11. Gelet op het voorgaande kunnen de overige beroepsgronden van eiseres buiten bespreking blijven.
12. De rechtbank veroordeelt verweerder in de door eiseres gemaakte proceskosten. Deze kosten stelt de rechtbank op grond van het Besluit proceskosten bestuursrecht voor de door een derde beroepsmatig verleende rechtsbijstand vast op € 874,- (1 punt voor het indienen van het beroepschrift, 1 punt voor het verschijnen ter zitting met een waarde per punt van € 437,- en een wegingsfactor 1).

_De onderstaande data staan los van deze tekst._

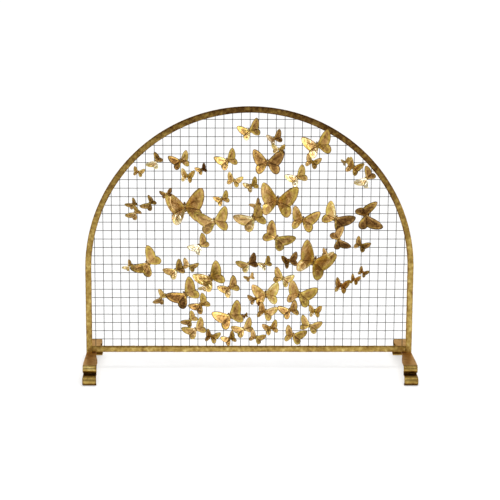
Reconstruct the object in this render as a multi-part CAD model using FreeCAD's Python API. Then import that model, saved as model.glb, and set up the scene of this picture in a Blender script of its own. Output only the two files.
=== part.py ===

Daarnaast dient verweerder aan eiseres het door haar betaalde griffierecht te vergoeden.
De rechtbank:
- verklaart het beroep gegrond;
- vernietigt het bestreden besluit;
- draagt verweerder op een nieuw besluit op het bezwaar te nemen, met inachtneming van deze uitspraak;
- veroordeelt verweerder in de proceskosten tot een bedrag van € 874,-, te betalen aan eiseres;
- draagt verweerder op het betaalde griffierecht van € 41,- aan eiseres te vergoeden.
Deze uitspraak is gedaan door mr. M. Kraefft, voorzitter, mr. W.A. Swildens en
mr. D.M. de Feijter, leden, in aanwezigheid van mr. M. Dittmer, griffier. De beslissing is in het openbaar uitgesproken op 13 september 2012.
Rechtsmiddel
Tegen deze uitspraak kan binnen zes weken na de dag van verzending daarvan hoger beroep worden ingesteld bij de Centrale Raad van Beroep.